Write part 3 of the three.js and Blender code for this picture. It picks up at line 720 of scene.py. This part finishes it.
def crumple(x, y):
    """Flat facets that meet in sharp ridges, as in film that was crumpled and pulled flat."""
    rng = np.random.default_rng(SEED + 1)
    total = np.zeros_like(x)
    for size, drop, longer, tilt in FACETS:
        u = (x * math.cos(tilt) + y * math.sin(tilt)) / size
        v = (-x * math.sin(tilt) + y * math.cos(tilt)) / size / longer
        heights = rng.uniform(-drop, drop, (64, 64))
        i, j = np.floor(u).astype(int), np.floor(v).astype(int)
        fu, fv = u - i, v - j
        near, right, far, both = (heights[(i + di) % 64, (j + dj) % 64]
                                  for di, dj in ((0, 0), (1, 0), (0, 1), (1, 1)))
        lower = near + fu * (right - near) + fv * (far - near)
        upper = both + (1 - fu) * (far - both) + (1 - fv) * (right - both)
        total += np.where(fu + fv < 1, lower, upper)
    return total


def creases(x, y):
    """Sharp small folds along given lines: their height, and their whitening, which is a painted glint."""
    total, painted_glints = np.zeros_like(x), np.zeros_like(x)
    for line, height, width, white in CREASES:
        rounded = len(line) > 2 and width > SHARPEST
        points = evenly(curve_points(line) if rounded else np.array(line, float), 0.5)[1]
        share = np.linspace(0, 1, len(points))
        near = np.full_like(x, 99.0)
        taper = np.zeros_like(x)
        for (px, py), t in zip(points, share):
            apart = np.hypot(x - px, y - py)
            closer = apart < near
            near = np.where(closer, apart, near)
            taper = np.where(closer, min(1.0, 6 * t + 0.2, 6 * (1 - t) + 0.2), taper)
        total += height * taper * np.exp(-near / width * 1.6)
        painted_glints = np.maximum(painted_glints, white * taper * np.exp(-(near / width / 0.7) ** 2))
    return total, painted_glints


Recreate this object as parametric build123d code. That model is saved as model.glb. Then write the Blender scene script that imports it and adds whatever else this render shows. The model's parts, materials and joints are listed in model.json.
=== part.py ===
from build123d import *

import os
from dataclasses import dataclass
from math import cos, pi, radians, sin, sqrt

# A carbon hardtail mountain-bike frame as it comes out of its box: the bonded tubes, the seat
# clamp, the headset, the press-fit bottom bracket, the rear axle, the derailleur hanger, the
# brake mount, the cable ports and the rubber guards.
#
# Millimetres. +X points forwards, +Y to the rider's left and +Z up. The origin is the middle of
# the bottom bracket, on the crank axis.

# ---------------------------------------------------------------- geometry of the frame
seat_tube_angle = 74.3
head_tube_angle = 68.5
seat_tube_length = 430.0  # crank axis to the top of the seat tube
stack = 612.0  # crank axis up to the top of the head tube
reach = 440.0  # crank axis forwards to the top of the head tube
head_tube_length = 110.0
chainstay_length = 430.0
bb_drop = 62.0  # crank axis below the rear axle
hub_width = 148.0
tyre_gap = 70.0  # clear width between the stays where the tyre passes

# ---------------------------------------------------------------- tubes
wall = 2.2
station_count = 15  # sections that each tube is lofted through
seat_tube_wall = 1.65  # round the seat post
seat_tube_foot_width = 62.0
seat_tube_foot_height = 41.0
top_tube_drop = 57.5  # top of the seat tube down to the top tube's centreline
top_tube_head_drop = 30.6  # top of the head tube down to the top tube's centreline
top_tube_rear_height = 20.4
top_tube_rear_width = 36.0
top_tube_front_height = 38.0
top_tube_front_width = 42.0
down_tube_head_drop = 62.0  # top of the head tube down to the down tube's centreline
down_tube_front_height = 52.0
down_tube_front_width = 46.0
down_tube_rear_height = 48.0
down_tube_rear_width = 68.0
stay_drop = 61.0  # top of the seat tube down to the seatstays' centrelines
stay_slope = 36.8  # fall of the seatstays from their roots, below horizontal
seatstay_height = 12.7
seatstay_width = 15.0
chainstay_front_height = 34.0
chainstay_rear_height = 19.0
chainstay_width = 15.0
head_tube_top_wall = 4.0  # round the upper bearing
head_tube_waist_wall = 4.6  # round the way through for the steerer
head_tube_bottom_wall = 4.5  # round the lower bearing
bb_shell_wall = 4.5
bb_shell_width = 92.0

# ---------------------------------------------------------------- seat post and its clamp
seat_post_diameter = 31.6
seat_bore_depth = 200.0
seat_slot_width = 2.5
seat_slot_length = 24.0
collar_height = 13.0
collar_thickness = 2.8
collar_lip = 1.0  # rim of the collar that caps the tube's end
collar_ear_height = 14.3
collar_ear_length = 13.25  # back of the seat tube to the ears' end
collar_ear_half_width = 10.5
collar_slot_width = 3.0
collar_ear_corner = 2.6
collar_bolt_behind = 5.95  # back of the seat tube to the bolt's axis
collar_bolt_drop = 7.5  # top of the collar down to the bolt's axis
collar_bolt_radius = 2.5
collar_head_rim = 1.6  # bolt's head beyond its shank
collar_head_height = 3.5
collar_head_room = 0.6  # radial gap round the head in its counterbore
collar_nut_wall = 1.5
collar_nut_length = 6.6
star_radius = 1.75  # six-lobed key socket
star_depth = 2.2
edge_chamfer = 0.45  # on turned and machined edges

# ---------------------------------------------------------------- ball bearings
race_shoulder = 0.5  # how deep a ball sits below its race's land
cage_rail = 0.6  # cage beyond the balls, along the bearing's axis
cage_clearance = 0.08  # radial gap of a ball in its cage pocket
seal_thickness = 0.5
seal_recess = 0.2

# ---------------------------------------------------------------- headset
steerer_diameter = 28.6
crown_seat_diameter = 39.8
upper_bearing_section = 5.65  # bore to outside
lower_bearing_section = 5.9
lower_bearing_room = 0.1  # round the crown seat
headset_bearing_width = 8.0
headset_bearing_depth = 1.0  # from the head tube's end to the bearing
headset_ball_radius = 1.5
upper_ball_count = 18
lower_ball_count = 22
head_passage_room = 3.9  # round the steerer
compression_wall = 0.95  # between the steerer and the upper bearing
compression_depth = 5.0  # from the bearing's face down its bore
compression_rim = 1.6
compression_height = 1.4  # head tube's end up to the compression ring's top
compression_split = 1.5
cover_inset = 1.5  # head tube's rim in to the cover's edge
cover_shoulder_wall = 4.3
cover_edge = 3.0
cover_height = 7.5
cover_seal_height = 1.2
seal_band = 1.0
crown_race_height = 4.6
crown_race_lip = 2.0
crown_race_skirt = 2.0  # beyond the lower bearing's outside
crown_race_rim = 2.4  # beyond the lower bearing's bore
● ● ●
STATED TASK:
Your task is to output exactly the lines from the one with "Recreate this object" through the one with "tyre_gap = 70.0", counting both ends.

TASK ANSWER:
Recreate this object as parametric build123d code. That model is saved as model.glb. Then write the Blender scene script that imports it and adds whatever else this render shows. The model's parts, materials and joints are listed in model.json.
=== part.py ===
from build123d import *

import os
from dataclasses import dataclass
from math import cos, pi, radians, sin, sqrt

# A carbon hardtail mountain-bike frame as it comes out of its box: the bonded tubes, the seat
# clamp, the headset, the press-fit bottom bracket, the rear axle, the derailleur hanger, the
# brake mount, the cable ports and the rubber guards.
#
# Millimetres. +X points forwards, +Y to the rider's left and +Z up. The origin is the middle of
# the bottom bracket, on the crank axis.

# ---------------------------------------------------------------- geometry of the frame
seat_tube_angle = 74.3
head_tube_angle = 68.5
seat_tube_length = 430.0  # crank axis to the top of the seat tube
stack = 612.0  # crank axis up to the top of the head tube
reach = 440.0  # crank axis forwards to the top of the head tube
head_tube_length = 110.0
chainstay_length = 430.0
bb_drop = 62.0  # crank axis below the rear axle
hub_width = 148.0
tyre_gap = 70.0  # clear width between the stays where the tyre passes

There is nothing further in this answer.